The balance of director Licato's large cast includes these fine community actors: Tom Hodge as Pa, Arnold Buchiane as Grandpa, Jeslyn Wheeless as Grandma, Amanda Prieto as Rose of Sharon, Thom Wolfe as Al, Ian McGonigle as Noah, Jacqueline Pothier and Bridget McGarry share the role of Ruthie, Jaron Cole as Winfield, Steve Gabe as Uncle John, Others in the cast include Scott Tyler as Connie, Anna McCabe as Aggie Wainwright, and comprising the Ensemble are Frank Bläeuer, Victor Gallo, Rory Hoban, Charlotte Jusinski, Shanna Levine Phelps, Diane Lotti, Chip Prestera, Theo Errig, and Liz Royce.

Don't be put off by the fact that you are familiar with either the Nobel and Pulitzer winning book, or the Oscar winning 1940 film with Henry Fonda as the ex-con son Tom, this is an absolutely first rate retelling of one family's devastating attempt to survive this dreadful period in our history (The Great Depression).

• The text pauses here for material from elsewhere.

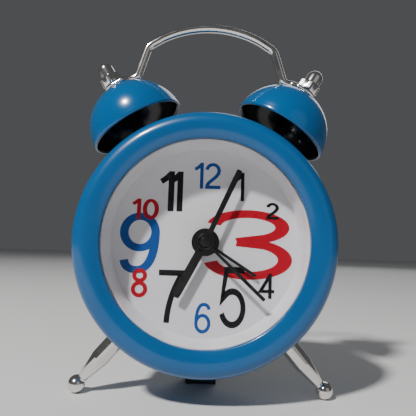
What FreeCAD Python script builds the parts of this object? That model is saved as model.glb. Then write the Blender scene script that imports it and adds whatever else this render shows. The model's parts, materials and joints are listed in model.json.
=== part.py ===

This tale of bank foreclosure, unemployment and social injustice is sadly all too relevant today.

Director Frank Licato: "We have a tendency to think of the story as a historical document, but nothing could be further from the truth. It remains at the heart of who we are as society, and questions what our priorities are. Some of these questions are just as pragmatic today as they were then; certainly for migrant workers, but Steinbeck, like any great artist, uses the specific to depict the universal. This is no museum piece and I hope that we can surround the Joads’ story with elements which challenge the audience to see beyond the familiar trappings of the period and to look at the images that reflect back at us today."

Adapted for the stage by Frank Galati, "The Grapes of Wrath" premiered at the Steppenwolf Theatre in Chicago, and later transferred to the West End and Broadway. There it was nominated for eight Tony Awards, winning two for Best Direction and Best Play. Known for his sympathetic humor and keen social perception, John Steinbeck wrote "The Grapes of Wrath" in 1939 after seeing the devastation that blanked the country during the Great Depression. The novel won him the Pulitzer Prize in 1940 and was a cornerstone to the Nobel Prize in Literature he was awarded in 1962.
The remaining performance dates are March 16 and 17 at 8PM. Performances are at the Chatham Playhouse, 23 North Passaic Avenue, in Chatham. Tickets are $20 for adults and $18 for youth/senior.

To access the theater’s online ticketing service, simply go to http://www.chathamplayers.org/tickets.htm and click on the “TicketLeap” logo. The service is available 24 hours a day, and tickets can be purchased online up until three hours prior to curtain on the day of a performance. The box office will begin accepting phone reservations on February 24 at (973) 635-7363.

The Chatham Community Players has been entertaining residents of Morris County and the surrounding area since 1922. "The organization’s mission is to produce high-quality theater for a diverse audience, while elevating its standard of excellence and providing a creative outlet with educational opportunities and outreach programs." For more information, including details of CCP’s entire 2011-2012 season, visit www.chathamplayers.org.
Reviewed by Rick Busciglio    March 10, 2012
The Joad Family:
(L-R Standing) Dale Monroe as Tom from Hackettstown, Steve Gabe as Uncle John from Madison, Jeslyn Wheeless as Grandma and Arnold Buchiane as Grandpa from Summit, Debbie Bernstein as Ma from Maplewood and Tom Hodge as Pa from Denville, (L-R Seated) Jaron Cole as Winfield from Madison, Amanda Prieto as Rose of Sharon from Madison and Jacqueline Pothier from Summit as Ruthie.